Your instructions:
Find the lines that contain the word "from" and copy each one.

Information supplied:
========================================

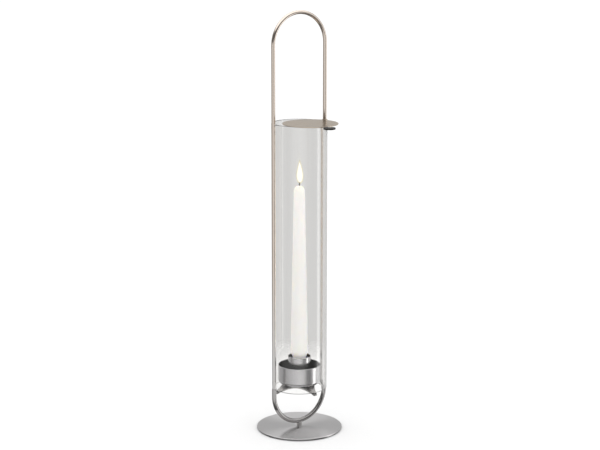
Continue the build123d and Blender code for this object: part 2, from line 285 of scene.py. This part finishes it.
plate_low, plate_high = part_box("base_plate")
plate_edge = 0.9 * MM
plate_bore = 1.6 * MM
plate_radius = plate_high.x
plate_profile = np.vstack(
    [
        [(plate_bore, plate_low.z), (plate_radius - 2 * plate_edge, plate_low.z)],
        arc(plate_radius - plate_edge, plate_low.z + plate_edge, plate_edge, -90, 0),
        arc(plate_radius - plate_edge, plate_high.z - plate_edge, plate_edge, 0, 90),
        [(plate_radius - 2 * plate_edge, plate_high.z), (20 * MM, plate_high.z), (plate_bore, plate_high.z)],
    ]
)
foot_plate = turned("foot_plate", plate_profile, 256)

# The grooves round the axis draw the light out into soft fans from the middle.
# The rolled edge turns dark towards the floor: painted shade, standing in for the shaded floor that it
# mirrors.
foot_steel = brushed_steel(
    "stainless steel, turned and brushed", "#C8C6C6", "#D4D3D3", 0.32, 0.84, turned_grain
)
tint_by_height(foot_steel, 0.6 * MM, 2.3 * MM, "#6A6868", "#FFFFFF")
finish_piece(foot_plate, foot_steel, "stand", "brushed_foot", "base_plate")

# Closed-cell foam, die cut: dull grey with fine open pores.
foam, foam_tree = start_material("grey foam, die cut")
foam_cells = add(
    foam_tree, "ShaderNodeTexVoronoi", {"Vector": place_in(foam_tree), "Scale": 1 / (0.8 * MM)}
).outputs["Distance"]
coat(
    foam_tree,
    {
        "Base Color": blend_colours(foam_tree, "#4A4A49", "#6B6A68", foam_cells),
        "Roughness": 0.9,
        "Normal": relief(foam_tree, foam_cells, 0.5, 0.1 * MM),
    },
)
dress("base_pad", foam)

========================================

Reply to the exercise:
Continue the build123d and Blender code for this object: part 2, from line 285 of scene.py. This part finishes it.
# The grooves round the axis draw the light out into soft fans from the middle.